WHAT THE TASK ASKS: Among the lines below, keep only those from the one containing "const localAxis = vec(0, 1, 0);" through the one containing "bpy.context.scene.collection.objects.link(empty)", and reproduce them exactly.

DATA FOR THIS TASK:
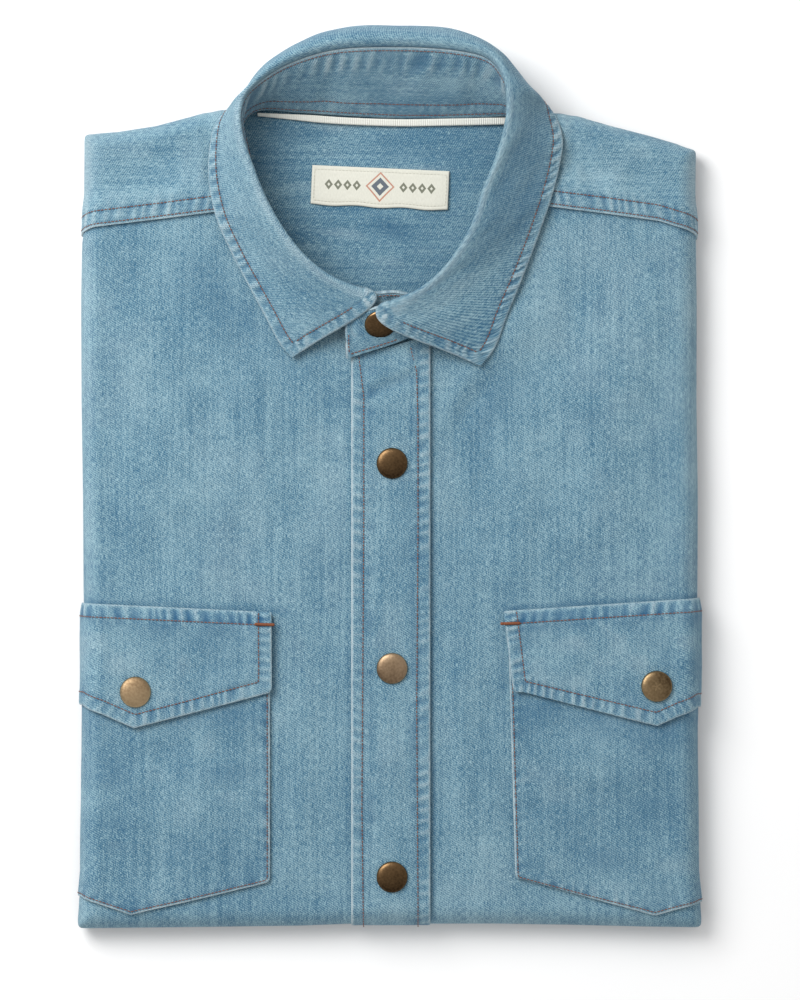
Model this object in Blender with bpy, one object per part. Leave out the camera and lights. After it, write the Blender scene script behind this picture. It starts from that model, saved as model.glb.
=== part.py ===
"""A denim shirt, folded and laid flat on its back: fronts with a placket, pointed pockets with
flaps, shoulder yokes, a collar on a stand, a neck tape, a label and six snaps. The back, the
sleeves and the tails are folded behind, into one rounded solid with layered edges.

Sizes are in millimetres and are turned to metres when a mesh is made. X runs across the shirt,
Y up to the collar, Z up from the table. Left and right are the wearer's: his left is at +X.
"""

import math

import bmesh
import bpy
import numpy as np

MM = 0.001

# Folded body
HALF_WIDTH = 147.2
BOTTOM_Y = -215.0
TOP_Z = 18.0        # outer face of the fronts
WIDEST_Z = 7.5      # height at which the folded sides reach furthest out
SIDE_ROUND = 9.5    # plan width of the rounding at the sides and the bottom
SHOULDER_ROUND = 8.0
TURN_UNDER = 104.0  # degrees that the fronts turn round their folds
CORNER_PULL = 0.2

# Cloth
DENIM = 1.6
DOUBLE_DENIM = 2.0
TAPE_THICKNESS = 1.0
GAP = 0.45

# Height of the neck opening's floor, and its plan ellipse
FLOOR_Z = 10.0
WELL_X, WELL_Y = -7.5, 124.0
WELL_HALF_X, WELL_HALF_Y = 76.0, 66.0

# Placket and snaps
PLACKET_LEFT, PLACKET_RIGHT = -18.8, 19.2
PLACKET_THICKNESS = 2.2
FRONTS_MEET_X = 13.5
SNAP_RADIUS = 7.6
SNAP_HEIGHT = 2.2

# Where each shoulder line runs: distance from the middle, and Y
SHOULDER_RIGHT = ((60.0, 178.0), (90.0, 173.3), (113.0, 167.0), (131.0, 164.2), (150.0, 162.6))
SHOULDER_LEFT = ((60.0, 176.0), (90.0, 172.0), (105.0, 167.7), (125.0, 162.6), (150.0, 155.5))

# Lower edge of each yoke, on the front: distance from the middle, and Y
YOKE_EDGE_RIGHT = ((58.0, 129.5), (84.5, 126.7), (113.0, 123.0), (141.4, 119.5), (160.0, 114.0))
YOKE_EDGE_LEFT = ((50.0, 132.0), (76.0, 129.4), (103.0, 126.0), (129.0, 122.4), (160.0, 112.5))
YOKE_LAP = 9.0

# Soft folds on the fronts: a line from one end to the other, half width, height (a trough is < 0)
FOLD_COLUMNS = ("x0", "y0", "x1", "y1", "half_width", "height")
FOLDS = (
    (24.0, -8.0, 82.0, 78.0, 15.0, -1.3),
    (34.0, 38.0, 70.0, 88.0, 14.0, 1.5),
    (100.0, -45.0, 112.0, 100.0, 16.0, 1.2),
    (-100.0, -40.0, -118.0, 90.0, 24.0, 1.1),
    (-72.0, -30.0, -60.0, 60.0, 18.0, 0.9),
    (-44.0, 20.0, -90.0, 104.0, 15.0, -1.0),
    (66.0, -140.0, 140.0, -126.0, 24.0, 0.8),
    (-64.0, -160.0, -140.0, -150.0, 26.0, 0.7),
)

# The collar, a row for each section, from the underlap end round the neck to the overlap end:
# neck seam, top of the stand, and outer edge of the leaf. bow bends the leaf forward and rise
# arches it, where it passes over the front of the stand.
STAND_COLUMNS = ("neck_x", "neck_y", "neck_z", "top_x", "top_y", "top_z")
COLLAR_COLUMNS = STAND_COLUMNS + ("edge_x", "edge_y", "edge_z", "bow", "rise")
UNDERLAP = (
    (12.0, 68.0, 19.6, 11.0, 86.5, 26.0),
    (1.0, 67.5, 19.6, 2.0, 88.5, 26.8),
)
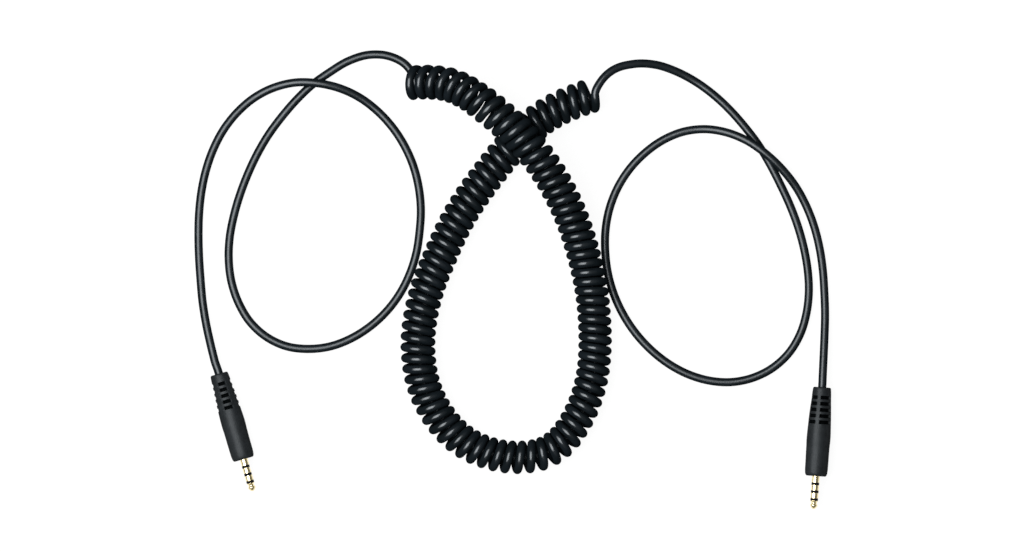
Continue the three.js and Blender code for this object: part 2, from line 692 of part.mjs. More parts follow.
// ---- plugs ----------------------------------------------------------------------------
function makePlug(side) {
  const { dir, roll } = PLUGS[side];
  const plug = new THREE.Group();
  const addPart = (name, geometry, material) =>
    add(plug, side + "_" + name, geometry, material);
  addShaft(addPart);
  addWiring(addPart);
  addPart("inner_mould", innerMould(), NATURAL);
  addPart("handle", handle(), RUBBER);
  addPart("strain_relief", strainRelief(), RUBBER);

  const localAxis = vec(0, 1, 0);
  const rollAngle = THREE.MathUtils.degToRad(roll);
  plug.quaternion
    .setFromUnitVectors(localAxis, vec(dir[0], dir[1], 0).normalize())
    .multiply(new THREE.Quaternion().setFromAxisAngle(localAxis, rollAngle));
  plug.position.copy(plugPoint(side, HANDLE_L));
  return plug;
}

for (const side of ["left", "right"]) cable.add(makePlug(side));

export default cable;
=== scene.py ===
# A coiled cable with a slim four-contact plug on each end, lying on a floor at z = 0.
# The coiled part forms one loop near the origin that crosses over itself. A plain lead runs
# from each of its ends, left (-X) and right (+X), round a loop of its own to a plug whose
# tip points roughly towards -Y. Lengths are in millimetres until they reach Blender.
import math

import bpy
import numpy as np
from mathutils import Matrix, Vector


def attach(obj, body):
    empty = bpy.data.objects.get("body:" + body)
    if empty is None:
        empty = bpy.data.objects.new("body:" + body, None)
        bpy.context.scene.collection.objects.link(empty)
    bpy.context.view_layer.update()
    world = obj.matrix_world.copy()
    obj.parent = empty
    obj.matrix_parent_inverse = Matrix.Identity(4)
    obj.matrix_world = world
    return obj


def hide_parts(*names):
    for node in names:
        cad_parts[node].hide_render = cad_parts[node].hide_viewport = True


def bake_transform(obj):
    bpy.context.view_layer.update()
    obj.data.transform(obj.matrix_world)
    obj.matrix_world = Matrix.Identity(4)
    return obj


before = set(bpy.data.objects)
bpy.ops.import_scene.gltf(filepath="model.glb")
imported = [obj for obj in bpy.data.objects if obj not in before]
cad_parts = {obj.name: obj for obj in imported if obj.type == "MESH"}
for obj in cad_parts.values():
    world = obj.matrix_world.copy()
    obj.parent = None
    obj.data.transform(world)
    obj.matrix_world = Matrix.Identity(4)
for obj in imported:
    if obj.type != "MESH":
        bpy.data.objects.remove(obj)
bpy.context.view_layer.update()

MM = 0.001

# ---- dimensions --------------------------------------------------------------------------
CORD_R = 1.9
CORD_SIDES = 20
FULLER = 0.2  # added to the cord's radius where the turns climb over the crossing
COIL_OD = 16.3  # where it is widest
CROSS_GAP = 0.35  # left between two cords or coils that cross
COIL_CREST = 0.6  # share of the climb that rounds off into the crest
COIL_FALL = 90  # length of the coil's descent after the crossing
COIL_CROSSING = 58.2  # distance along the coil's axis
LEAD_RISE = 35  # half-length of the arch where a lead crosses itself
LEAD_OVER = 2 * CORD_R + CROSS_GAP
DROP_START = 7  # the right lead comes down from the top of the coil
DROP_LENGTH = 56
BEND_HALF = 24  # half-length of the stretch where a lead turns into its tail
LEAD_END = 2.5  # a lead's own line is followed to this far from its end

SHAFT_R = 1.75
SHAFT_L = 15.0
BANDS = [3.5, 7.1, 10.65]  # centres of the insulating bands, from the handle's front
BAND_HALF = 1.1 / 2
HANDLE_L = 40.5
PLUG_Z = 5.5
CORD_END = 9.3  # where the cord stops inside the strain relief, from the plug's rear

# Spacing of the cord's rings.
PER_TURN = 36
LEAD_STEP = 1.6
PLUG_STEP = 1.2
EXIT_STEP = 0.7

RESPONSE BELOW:
  const localAxis = vec(0, 1, 0);
  const rollAngle = THREE.MathUtils.degToRad(roll);
  plug.quaternion
    .setFromUnitVectors(localAxis, vec(dir[0], dir[1], 0).normalize())
    .multiply(new THREE.Quaternion().setFromAxisAngle(localAxis, rollAngle));
  plug.position.copy(plugPoint(side, HANDLE_L));
  return plug;
}

for (const side of ["left", "right"]) cable.add(makePlug(side));

export default cable;
=== scene.py ===
# A coiled cable with a slim four-contact plug on each end, lying on a floor at z = 0.
# The coiled part forms one loop near the origin that crosses over itself. A plain lead runs
# from each of its ends, left (-X) and right (+X), round a loop of its own to a plug whose
# tip points roughly towards -Y. Lengths are in millimetres until they reach Blender.
import math

import bpy
import numpy as np
from mathutils import Matrix, Vector


def attach(obj, body):
    empty = bpy.data.objects.get("body:" + body)
    if empty is None:
        empty = bpy.data.objects.new("body:" + body, None)
        bpy.context.scene.collection.objects.link(empty)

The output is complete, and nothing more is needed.